The current implementation presented in this diff uses the underscored _binaryLogarithm method from Standard Library. If we wanted to avoid the underscored API we could also try something similar to what happens in RandomSample to switch over methods from Darwin and Numerics.2 Or we could just write our own here in this file.

Here are some benchmarks sampled locally on this new threshold:

import Algorithms
import Foundation

func Measure<T>(
  _ label: String,
  _ cycles: Int,
  setUp: () -> () = { },
  body: () -> (T),
  condition: (T) -> Bool = { _ in true },
  tearDown: () -> () = { },
) {
  var duration = Duration.nanoseconds(0)
  
  for _ in (1 ... cycles) {
    setUp()
    let clock = ContinuousClock()
    let instant = clock.now
    let result = body()
    duration += instant.duration(to: clock.now)
    precondition(condition(result))
    tearDown()
  }
  
  duration /= cycles
  
  let microseconds = duration.formatted(
    .units(
      allowed: [.microseconds],
      fractionalPart: .show(length: 3)
    )
  )
  print("\(label): \(microseconds)")
}

func Benchmark(
  n: Int,
  cycles: Int
) {
  let a = Array(1 ... n)
  let k = a.count._binaryLogarithm() - 1
  do {
    var temp = a
    Measure("Sort", cycles) {
      temp.shuffle()
    } body: {
      temp.sort()
      return temp[k]
    } condition: { result in
      result == a[k]
    }
  }
  do {
    var temp = a
    Measure("Min", cycles) {
      temp.shuffle()
    } body: {
      return temp.min(count: k + 1)[k]
    } condition: { result in
      result == a[k]
    }
  }
}

func main() {
  let sizes = [100, 1_000, 10_000, 100_000, 1_000_000, 10_000_000]
  for size in sizes {
    print("--- Size: \(size) ---")
    Benchmark(
      n: size,
      cycles: 100
    )
    print()
  }
}

main()

//
//  swift run -c release
//
//  --- Size: 100 ---
//  Sort: 1.907 μs
//  Min: 0.594 μs
//
//  --- Size: 1000 ---
//  Sort: 26.847 μs
//  Min: 2.236 μs
//
//  --- Size: 10000 ---
//  Sort: 375.711 μs
//  Min: 12.840 μs
//
//  --- Size: 100000 ---
//  Sort: 4,738.126 μs
//  Min: 109.005 μs
//
//  --- Size: 1000000 ---
//  Sort: 56,317.570 μs
//  Min: 1,045.142 μs
//
//  --- Size: 10000000 ---
//  Sort: 682,109.937 μs
//  Min: 10,462.117 μs
//

Checklist

  • I've added at least one test that validates that my change is working, if appropriate
  • I've followed the code style of the rest of the project
  • I've read the Contribution Guidelines
  • I've updated the documentation if necessary

Footnotes

  1. https://forums.swift.org/t/benchmarks-selection-linear-time-order-statistics/83852

  2. https://github.com/apple/swift-algorithms/blob/1.2.1/Sources/Algorithms/RandomSample.swift#L12-L41

// If we're attempting to prefix more than log n of the collection, it's
// faster to sort everything.
guard prefixCount < (self.count / 10) else {
guard prefixCount <= self.count._binaryLogarithm() else {
Copy link
Contributor

@xwu xwu Dec 30, 2025

Choose a reason for hiding this comment

The reason will be displayed to describe this comment to others. Learn more.

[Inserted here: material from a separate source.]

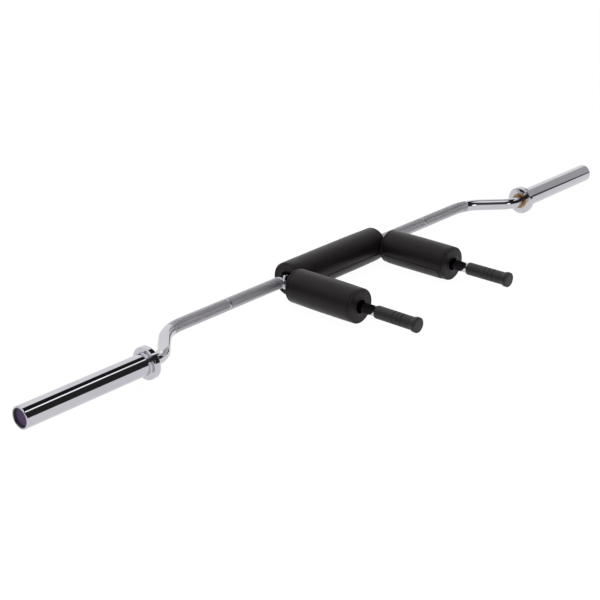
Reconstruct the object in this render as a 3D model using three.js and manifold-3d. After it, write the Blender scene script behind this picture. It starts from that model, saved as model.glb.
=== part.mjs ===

You don't need underscored API for this:

Suggested change
guard prefixCount <= self.count._binaryLogarithm() else {
guard prefixCount <= (Int.bitWidth - self.count.leadingZeroBitCount) else {

@xwu
Copy link
Contributor

xwu commented Dec 30, 2025

The current implementation presented in this diff uses the underscored _binaryLogarithm method from Standard Library.

For a fixed width type like Int, the floor of log2(x) is the bit width minus the leading zero bit count and can be written out as such. There is no need to call an underscored API that does the same thing.

[Soroush Khanlou's research on this matter](https://khanlou.com/2018/12/analyzing-complexity/).
The total complexity is `O(k log k + nk)`, which will result in a runtime close
to `O(n)` if *k* is a small amount. If *k* is a large amount (more than 10% of
to `O(n)` if *k* is a small amount. If *k* is a large amount (more than log n of
Copy link
Contributor

Choose a reason for hiding this comment

The reason will be displayed to describe this comment to others. Learn more.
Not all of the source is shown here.